### Given request
Each line from the start of the data below through the one containing "return [(across, height)" must be reproduced exactly.

============================================================

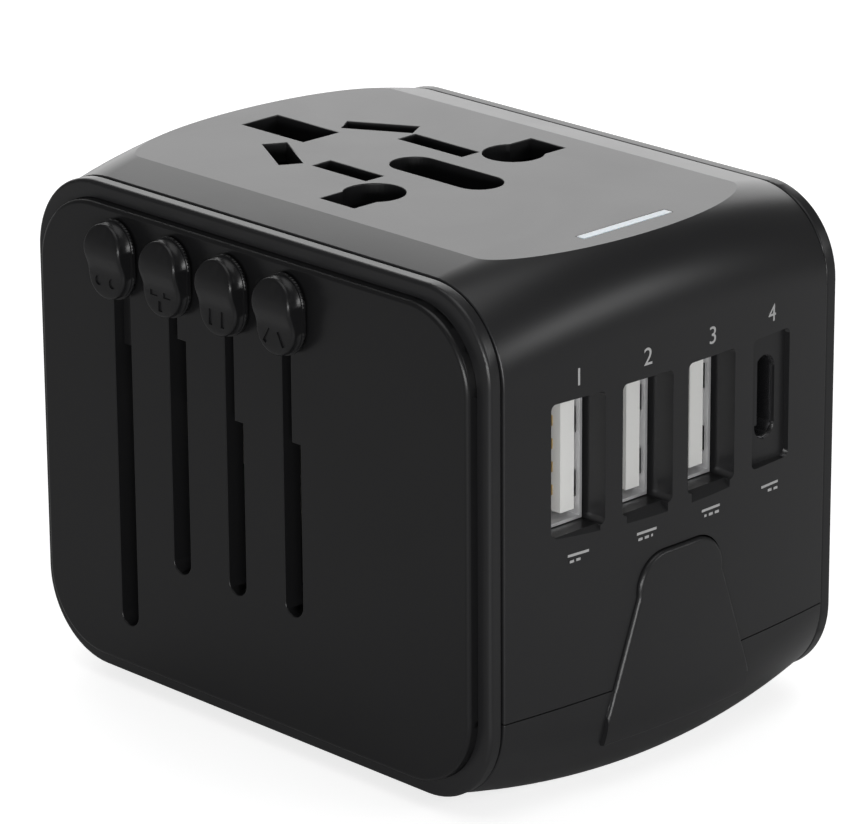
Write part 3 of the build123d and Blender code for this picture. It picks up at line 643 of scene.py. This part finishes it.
def port_places():
    """Middle of each port mouth, from the port shells: (across, height)."""
    low, high = node_box("usb_a_shells")
    c_low, c_high = node_box("usb_c_shell")
    height = (c_high[2] + c_low[2]) / 2
    half_shell = 2.85 * MM
    first, last = low[1] + half_shell, high[1] - half_shell
    second = (first + last) / 2 - 0.05 * MM
    fourth = (c_low[1] + c_high[1]) / 2
    return [(across, height) for across in (first, second, last, fourth)]


def numeral(text, height, place):
    """A numeral printed on the USB side, following its bow."""
    curve = bpy.data.curves.new("numeral", "FONT")
    curve.body = text
    curve.size = height / CAP_HEIGHT
    curve.align_x = "CENTER"
    curve.align_y = "CENTER"
    curve.extrude = marks().ink_thickness
    holder = bpy.data.objects.new("numeral", curve)
    bpy.context.scene.collection.objects.link(holder)
    bpy.context.view_layer.update()
    graph = bpy.context.evaluated_depsgraph_get()
    mesh = bpy.data.meshes.new_from_object(holder.evaluated_get(graph))
    bpy.data.objects.remove(holder)
    across, up = place
    for vertex in mesh.vertices:
        u, v, w = vertex.co
        y = across + u
        vertex.co = (side_surface(y) + w, y, up + v)
    return mesh


def bar_mesh(low, high):
    """A printed bar on the USB side between two corners (across, height)."""
    build = bmesh.new()
    bmesh.ops.create_cube(build, size=1.0)
    for vertex in build.verts:
        y = low[0] if vertex.co.y < 0 else high[0]
        z = low[1] if vertex.co.z < 0 else high[1]
        vertex.co = (side_surface(y) + (1 if vertex.co.x > 0 else -1) * marks().ink_thickness, y, z)
    mesh = bpy.data.meshes.new("bar")
    build.to_mesh(mesh)
    build.free()
    return mesh


def prism(outline, depth):
    """A cutter on the slider knobs: an outline (across, height) run through a span of Y."""
    build = bmesh.new()
    near = [build.verts.new((x, depth[0], z)) for x, z in outline]
    far = [build.verts.new((x, depth[1], z)) for x, z in outline]
    build.faces.new(near)
    build.faces.new(list(reversed(far)))
    count = len(outline)
    for index in range(count):
        after = (index + 1) % count
        build.faces.new((near[index], far[index], far[after], near[after]))
    bmesh.ops.recalc_face_normals(build, faces=build.faces)
    mesh = bpy.data.meshes.new("cutter")
    build.to_mesh(mesh)
    build.free()
    return mesh


def turned_bar(centre, size, angle=0.0):
    """Outline of a bar, turned about its middle."""
    corners = [(-1, -1), (1, -1), (1, 1), (-1, 1)]
    cos, sin = math.cos(angle), math.sin(angle)
    points = [(a * size[0] / 2, b * size[1] / 2) for a, b in corners]
    return [(centre[0] + u * cos - v * sin, centre[1] + u * sin + v * cos) for u, v in points]


def disc(centre, radius, count=24):
    """Outline of a round pin."""
    turns = [2 * math.pi / count * index for index in range(count)]
    return [(centre[0] + radius * math.cos(turn), centre[1] + radius * math.sin(turn)) for turn in turns]


def plug_symbol(key, x, z):
    """Outlines of the pins that each slider brings out, as a small pictogram."""
    sides = (1, -1)
    blade = (0.5 * MM, 1.6 * MM)
    if key == "eu":
        return [disc((x + side * 1.0 * MM, z), 0.5 * MM) for side in sides]
    if key == "uk":
        flat, upright = (1.05 * MM, 0.55 * MM), (0.55 * MM, 1.05 * MM)
        bars = [turned_bar((x + side * 0.95 * MM, z + 0.55 * MM), flat) for side in sides]
        return bars + [turned_bar((x, z - 0.65 * MM), upright)]
    if key == "us":
        return [turned_bar((x + side * 0.85 * MM, z), blade) for side in sides]
    lean = math.radians(30)
    return [turned_bar((x + side * 0.95 * MM, z), blade, side * lean) for side in sides]


# Operators


class BuildCasing(bpy.types.Operator):
    """Main housing, lower cover and the two end frames"""

    bl_idname = "adapter.casing"
    bl_label = "Casing"

    def execute(self, context):
        for node in ("main_housing", "lower_cover", "front_frame", "rear_frame"):
            barrelled = node in ("main_housing", "lower_cover")
            piece = smooth_copy(node, housing_plastic(), BROAD_FACE if barrelled else math.inf)
            if barrelled:
                polish_skin(piece, casing().tab_height)
            keep_piece(piece, "housing", "housing_plastic", node)
        return {"FINISHED"}


class BuildPanels(bpy.types.Operator):
    """Slotted slider panel and plain rear panel"""

    bl_idname = "adapter.panels"
    bl_label = "Panels"

    def execute(self, context):
        for node in ("front_panel", "rear_panel"):
            piece = smooth_copy(node, panel_plastic())
            keep_piece(piece, "housing", "panel_plastic", node)
        return {"FINISHED"}


def engrave(piece, key):
    """Cuts the slider's plug symbol into the low half of its knob."""
    low, high = node_box(f"{key}_knob")
    own = marks()
    middle_x = (low[0] + high[0]) / 2
    height = high[2] - own.knob_span + own.symbol_height
    face = low[1] + own.scoop_depth
    depth = (face - 1.0 * MM, face + own.symbol_depth)
    cutters = [prism(outline, depth) for outline in plug_symbol(key, middle_x, height)]
    cutter = join_into("cutter", engraved_floor(), cutters)
    cut = piece.modifiers.new("Engrave", "BOOLEAN")
    cut.operation = "DIFFERENCE"
    cut.solver = "EXACT"
    cut.object = cutter
    bake_modifiers(piece)
    bpy.data.objects.remove(cutter)


class BuildKnobs(bpy.types.Operator):
    """Slider knobs"""

    bl_idname = "adapter.knobs"
    bl_label = "Slider knobs"

    def execute(self, context):
        for key in SLIDERS:
            node = f"{key}_knob"
            piece = smooth_copy(node, panel_plastic())
            engrave(piece, key)
            keep_piece(piece, node, "panel_plastic", node)
        return {"FINISHED"}


class BuildPins(bpy.types.Operator):
    """Plated plug pins with rounded ends, and their nylon carriages"""

    bl_idname = "adapter.pins"
    bl_label = "Plug pins"

    def execute(self, context):
        for key in SLIDERS:
            piece = smooth_copy(f"{key}_pins", plated_pin())
            keep_piece(piece, f"{key}_carriage", "pin_metal", f"{key}_pins")
            dress([f"{key}_carriage"], inner_plastic())
            dress([f"{key}_knob_spring"], bright_steel())
        return {"FINISHED"}


class BuildPorts(bpy.types.Operator):
    """USB port shells, tongues and contacts"""

    bl_idname = "adapter.ports"
    bl_label = "USB ports"

    def execute(self, context):
        for node, material, slot in (
            ("usb_a_shells", port_steel(), "port_shell"),
            ("usb_c_shell", bright_steel(), "port_shell"),
            ("usb_a_tongues", tongue_plastic(), "tongue_plastic"),
        ):
            piece = smooth_copy(node, material)
            keep_piece(piece, "housing", slot, node)
        dress(["usb_a_contacts"], bare_brass())
        dress(["usb_c_tongue", "usb_controller"], chip_black())
        return {"FINISHED"}


class PrintMarks(bpy.types.Operator):
    """Port numerals and direct current symbols printed on the USB side, and the pads in the USB-C port"""

    bl_idname = "adapter.marks"
    bl_label = "Printed marks"

    def execute(self, context):
        own = marks()
        places = port_places()
        numeral_rise, bar_drop, dash_drop = 8.6 * MM, 8.9 * MM, 9.35 * MM
        half_bar = own.bar_width / 2
        parts = []
        for index, (across, height) in enumerate(places):
            low = height - bar_drop
            parts.append(numeral(str(index + 1), own.numeral_height, (across, height + numeral_rise)))
            parts.append(bar_mesh((across - half_bar, low), (across + half_bar, low + own.bar_height)))
        piece = join_into("port_marks", print_ink(), parts)
        keep_piece(piece, "housing", "tongue_plastic")
        pitch = own.bar_width / own.dash_count
        dash_share = 0.62
        size = (2 * own.ink_thickness + 0.02 * MM, pitch * dash_share, own.bar_height)
        for index, (across, height) in enumerate(places):
            start = (side_surface(across), across - half_bar + pitch / 2, height - dash_drop)
            row = block_row(f"port_dashes_{index + 1}", print_ink(), own.dash_count, start, (0, pitch, 0), size)
            keep_piece(row, "housing", "tongue_plastic")
        low, high = node_box("usb_c_tongue")
        start = (high[0] - 1.6 * MM, low[1] - 0.02 * MM, low[2] + 0.6 * MM)
        pad = (2.4 * MM, 0.05 * MM, 0.26 * MM)
        pads = block_row("usb_c_pads", bare_brass(), 12, start, (0, 0, 0.5 * MM), pad)
        keep_piece(pads, "housing", "contact_brass")
        return {"FINISHED"}


class DressInternals(bpy.types.Operator):
    """Finishes for what lies inside the casing"""

    bl_idname = "adapter.internals"
    bl_label = "Internals"

    def execute(self, context):
        dress(["contact_block", "shutter"], inner_plastic())
        dress(["line_contact", "neutral_contact", "earth_contact", "fuse_clips"], bare_brass())
        dress(["shutter_spring", "guide_rods"], bright_steel())
        dress(["usb_board", "power_board", "fuse_board"], board_green())
        dress(["transformer_core", "power_chip"], chip_black())
        dress(["transformer_winding"], copper_wire())
        dress(["capacitors"], can_sleeve())
        dress(["fuse_tube"], fuse_ceramic())
        dress(["fuse_caps"], plated_pin())
        dress(["led_chip"], light_guide())
        piece = smooth_copy("housing_screws", bright_steel())
        keep_piece(piece, "housing", "spring_steel", "housing_screws")
        piece = smooth_copy("light_bar", light_guide())
        keep_piece(piece, "housing", "light_guide", "light_bar")
        return {"FINISHED"}


class BuildStage(bpy.types.Operator):
    """Pale floor, soft lights and the camera"""

    bl_idname = "adapter.stage"
    bl_label = "Stage"

    def execute(self, context):
        own = context.scene.adapter_stage
        build_floor(own.floor_glow)
        build_camera(own)
        build_lights(own)
        return {"FINISHED"}


def build_floor(glow):
    """A wide flat floor just below the base, whose glow shows to the camera and lights nothing."""
    low = cad_box[0][2] - 0.1 * MM
    mesh = bpy.data.meshes.new("floor")
    build = bmesh.new()
    reach = 3.0
    corners = [(-reach, -reach), (reach, -reach), (reach, reach), (-reach, reach)]
    build.faces.new([build.verts.new((x, y, low)) for x, y in corners])
    build.to_mesh(mesh)
    build.free()
    pale = finish("Pale floor", (0.6, 0.6, 0.6), 0.85, 0.01, 0.02, Emission_Strength=glow)
    tree = pale.node_tree
    path = add_node(tree, "ShaderNodeLightPath", (-400, -500))
    glowing = tree.nodes["Principled BSDF"].inputs["Emission Color"]
    tree.links.new(path.outputs["Is Camera Ray"], glowing)
    floor = object_from("floor", mesh, pale)


def camera_frame(own):
    """The camera's right, up and back directions."""
    azimuth, elevation, roll = own.azimuth, own.elevation, own.roll
    flat = math.cos(elevation)
    back = Vector((math.sin(azimuth) * flat, -math.cos(azimuth) * flat, math.sin(elevation)))
    right = Vector((math.cos(azimuth), math.sin(azimuth), 0))
    up = back.cross(right)
    turned_right = right * math.cos(roll) + up * math.sin(roll)
    turned_up = up * math.cos(roll) - right * math.sin(roll)
    return turned_right, turned_up, back


def build_camera(own):
    """The camera, at its stated place and direction."""
    data = bpy.data.cameras.new("camera")
    data.sensor_fit = "HORIZONTAL"
    data.sensor_width = 36.0
    data.lens = own.lens
    data.clip_start = 0.01
    camera = bpy.data.objects.new("camera", data)
    bpy.context.scene.collection.objects.link(camera)
    turn = Matrix(camera_frame(own)).transposed().to_4x4()
    camera.matrix_world = Matrix.Translation(own.position) @ turn
    bpy.context.scene.camera = camera


def area_light(name, place, target, size, power):
    """A rectangular light that faces its target."""
    data = bpy.data.lights.new(name, "AREA")
    data.shape = "RECTANGLE"
    data.size, data.size_y = size
    data.energy = power
    light = bpy.data.objects.new(name, data)
    bpy.context.scene.collection.objects.link(light)
    aim = (Vector(target) - Vector(place)).to_track_quat("-Z", "Y")
    light.matrix_world = Matrix.Translation(place) @ aim.to_matrix().to_4x4()


def build_lights(own):
    """A bright wall of light behind, a soft box overhead, a low glow beside and a low fill in front."""
    middle = (0, 0, 0.026)
    _, _, back = camera_frame(own)
    away = Vector((-back.x, -back.y, 0)).normalized()
    behind = away * 0.9 + Vector((0, 0, 0.34))
    area_light("back wall", behind, middle, (1.0, 0.8), own.backlight)
    area_light("overhead", (0.05, -0.05, 0.8), middle, (0.7, 0.7), own.overhead)
    area_light("side glow", (0.7, 0.4, 0.33), middle, (0.45, 0.2), own.side_glow)
    area_light("front fill", (0.7, -0.8, 0.12), middle, (0.9, 0.2), own.front_fill)
    world = bpy.data.worlds.new("studio")
    world.use_nodes = True
    background = world.node_tree.nodes["Background"]
    background.inputs["Color"].default_value = (1, 1, 1, 1)
    background.inputs["Strength"].default_value = own.ambient
    bpy.context.scene.world = world
    bpy.context.scene.view_settings.view_transform = "Standard"


class AdapterPanel(bpy.types.Panel):
    """Sizes, colours and build steps of the travel adapter"""

    bl_idname = "VIEW3D_PT_adapter"
    bl_label = "Travel Adapter"
    bl_space_type = "VIEW_3D"
    bl_region_type = "UI"
    bl_category = "Travel Adapter"

    def draw(self, context):
        scene = context.scene
        for settings in (scene.adapter_casing, scene.adapter_marks, scene.adapter_stage):
            box = self.layout.box()
            for name in settings.bl_rna.properties.keys():
                if name not in ("rna_type", "name"):
                    box.prop(settings, name)
        for operator in BUILD_ORDER:
            self.layout.operator(operator.bl_idname)


BUILD_ORDER = (
    BuildStage,
    BuildCasing,
    BuildPanels,
    BuildKnobs,
    BuildPins,
    BuildPorts,
    PrintMarks,
    DressInternals,
)
CLASSES = (CasingSettings, MarkSettings, StageSettings, *BUILD_ORDER, AdapterPanel)


def register():
    for item in CLASSES:
        bpy.utils.register_class(item)
    bpy.types.Scene.adapter_casing = PointerProperty(type=CasingSettings)
    bpy.types.Scene.adapter_marks = PointerProperty(type=MarkSettings)
    bpy.types.Scene.adapter_stage = PointerProperty(type=StageSettings)


def unregister():
    for name in ("adapter_casing", "adapter_marks", "adapter_stage"):
        delattr(bpy.types.Scene, name)
    for item in reversed(CLASSES):
        bpy.utils.unregister_class(item)


def main():
    register()
    for operator in BUILD_ORDER:
        family, name = operator.bl_idname.split(".")
        getattr(getattr(bpy.ops, family), name)()


if __name__ == "__main__":
    main()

============================================================

### Result
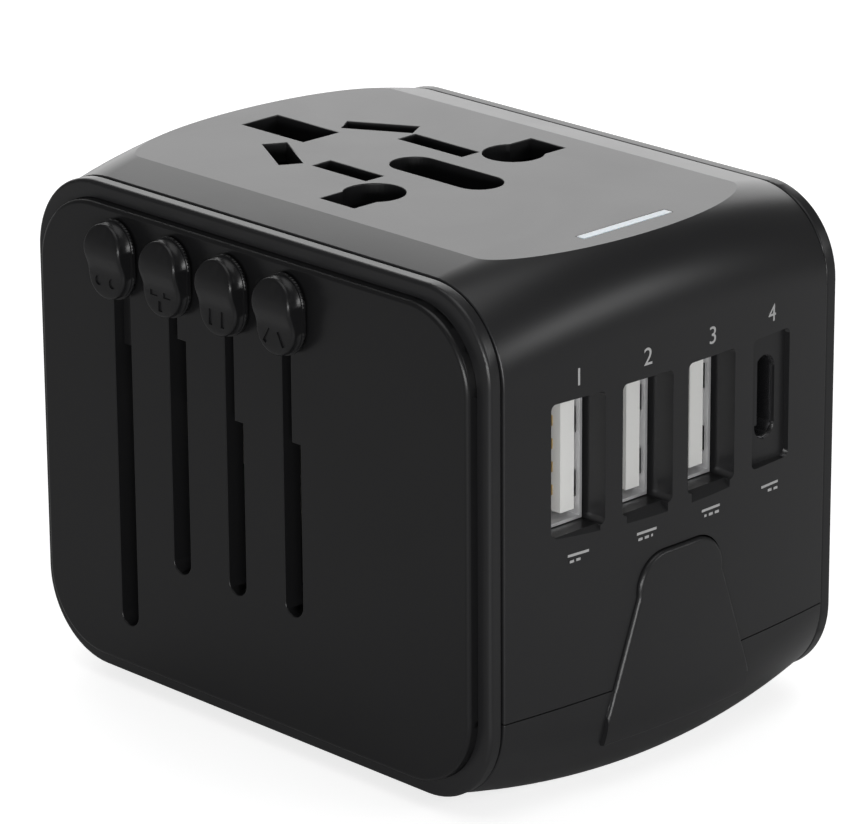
Write part 3 of the build123d and Blender code for this picture. It picks up at line 643 of scene.py. This part finishes it.
def port_places():
    """Middle of each port mouth, from the port shells: (across, height)."""
    low, high = node_box("usb_a_shells")
    c_low, c_high = node_box("usb_c_shell")
    height = (c_high[2] + c_low[2]) / 2
    half_shell = 2.85 * MM
    first, last = low[1] + half_shell, high[1] - half_shell
    second = (first + last) / 2 - 0.05 * MM
    fourth = (c_low[1] + c_high[1]) / 2
    return [(across, height) for across in (first, second, last, fourth)]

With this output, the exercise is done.